To reach there, most of the delegates have made a considerable economic and human effort. Maputo is not a city you get to easily. The hosts, the farmers of the National Union of Mozambique Farmers (UNAC in Portuguese), have organically grown the food that will be served to guests. But that is just how this international movement behaves. >From its birthing, 18 years ago, they have taken initiatives in defense of the rural world and small farmers that simultaneously defy the laws of gravity and the parameters of reason, but which, with the passage of time, demonstrate not only that they are viable, but absolutely necessary.
At a moment when the world economy has yet come up for air, in which the credit, environmental, food, trade and finance crises bump up against each other in the international economic architecture, farmer leaders of all the regions of the planet have arrived at this corner of Africa to reflect on the future of agriculture and family farmers and come to agreement on the actions to take.
The headquarters for the job is the central school of Frelimo, the party that successfully lead the struggle for national liberation and against Portuguese colonialism and which, already transformed, governs Mozambique today. It is an austere and semi-arid place that still conserves some of its original nature.

Via Campesina emerged formally in 1993, in a conference that took place in Mons, Belgium. Annette Aurélie Desmarais, who for various years was a small organic farmer in Canada and who now has become a kind of historian of the organization, insists that those who brought it together had known each other and struggled together. Their common objectives were an explicit rejection of the neoliberal model for rural development.
The conference is taking place at a very peculiar moment for Mozambique. The big projects of political transformation that followed the proclamation of independence in June of 1975, that nationalized private property and the exercise of popular power, have been severely weakened, such that in 1987 the country received a loan from the World Bank. The US is today the principal direct foreign investor.

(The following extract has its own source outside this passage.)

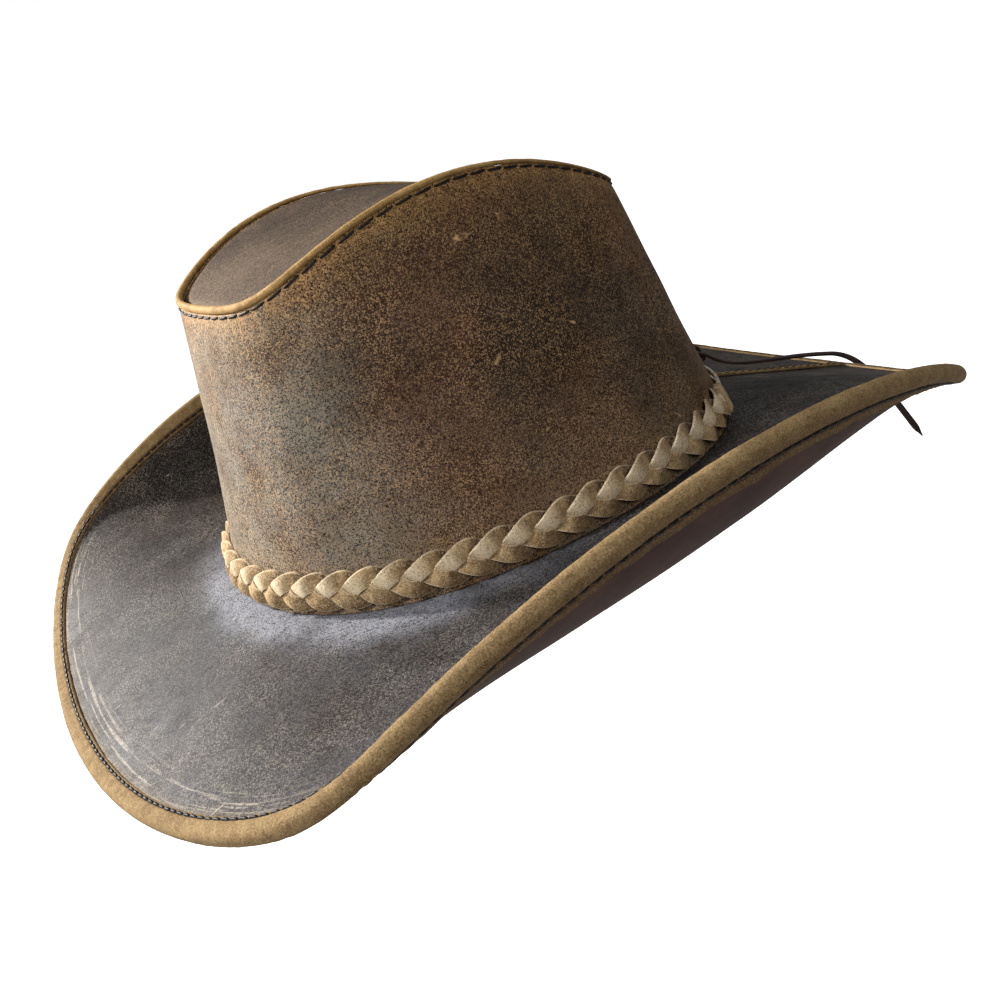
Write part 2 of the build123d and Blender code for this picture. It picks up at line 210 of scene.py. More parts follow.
def scaled(vectors, sizes):
    """Multiply each vector by its own size, or all of them by one."""
    sizes = np.asarray(sizes, float)
    return vectors * (sizes[..., None] if sizes.ndim else sizes)


def outward(curve, angle):
    """Level direction that points straight out of a closed curve."""
    along = curve(angle + TINY) - curve(angle - TINY)
    return unit(np.stack([along[..., 1], -along[..., 0], 0 * angle], -1))


def raised(points, rise):
    moved = points.copy()
    moved[..., 2] += rise
    return moved


def crown_wall(angle, height, lift=0.0):
    """Point on the crown's outer wall, height up its slope and lift off it."""
    base, ring = crown_base(angle), crown_ring(angle)
    share = height / length_of(ring - base)
    return base + scaled(ring - base, share) + scaled(outward(crown_base, angle), lift)


def brim_top(fraction, angle):
    """Top of the brim: fraction 0 at the crown, 1 at the outline."""
    base, edge = crown_base(angle), brim_edge(angle)
    place = base + scaled(edge - base, fraction)
    end_curl = np.where(np.cos(angle) > 0, FRONT_CURL, BACK_CURL)
    curl = end_curl + (SIDE_CURL - end_curl) * np.sin(angle) ** 2
    place[..., 2] = edge[..., 2] * np.maximum(fraction, 1e-9) ** curl
    return place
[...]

Nevertheless, the situation is changing. The president of Brazil, Luiz Inacio Lula da Silva, arrived today at the invitation of his counterpart Armando Guebuza, another step in the Brazilian diplomatic offensive to form relations with South Africa and the ex-Portuguese colonies of Africa. A chess move that shows the potential Brazil has on the international stage, to a nation who played a key role in the Movement of Non-Aligned Nations born out of the conference of Bandung.
Lula has taken advantage of his tour to try to un-block the Doha Round on international trade, stuck over serious disagreements between the US and India on agricultural questions. Via Campesina will look at this issue to update their historic position on this matter: that agriculture must remain outside of international trade agreements and the nations ought to have the right to determine their food policies.
Henry Saragih, current general secretary of the Via Campesina, summed up in a prepared document for the conference the changes in the international context that will be touched in this gathering. Among these are the reality that, in addition to the failure of trade liberalization, the conflict between rich and poor over climate change, the instability in the production of foods, the use of land to produce agrofuels, changes in the geopolitical balance, the relative weakness of the multilateral financial organisms, the crisis of the Food and Agriculture Organization (FAO), the growing concentration of multinationals, is the decision made by various governments to seriously consider some of the proposals of the Via Campesina as public policy.

The Via Campesina Congress is, among many other things, an invaluable x-ray to diagnose the situation in which the family farmers of the world are living across the entire planet. All of this in the midst of the worst food crisis in many years.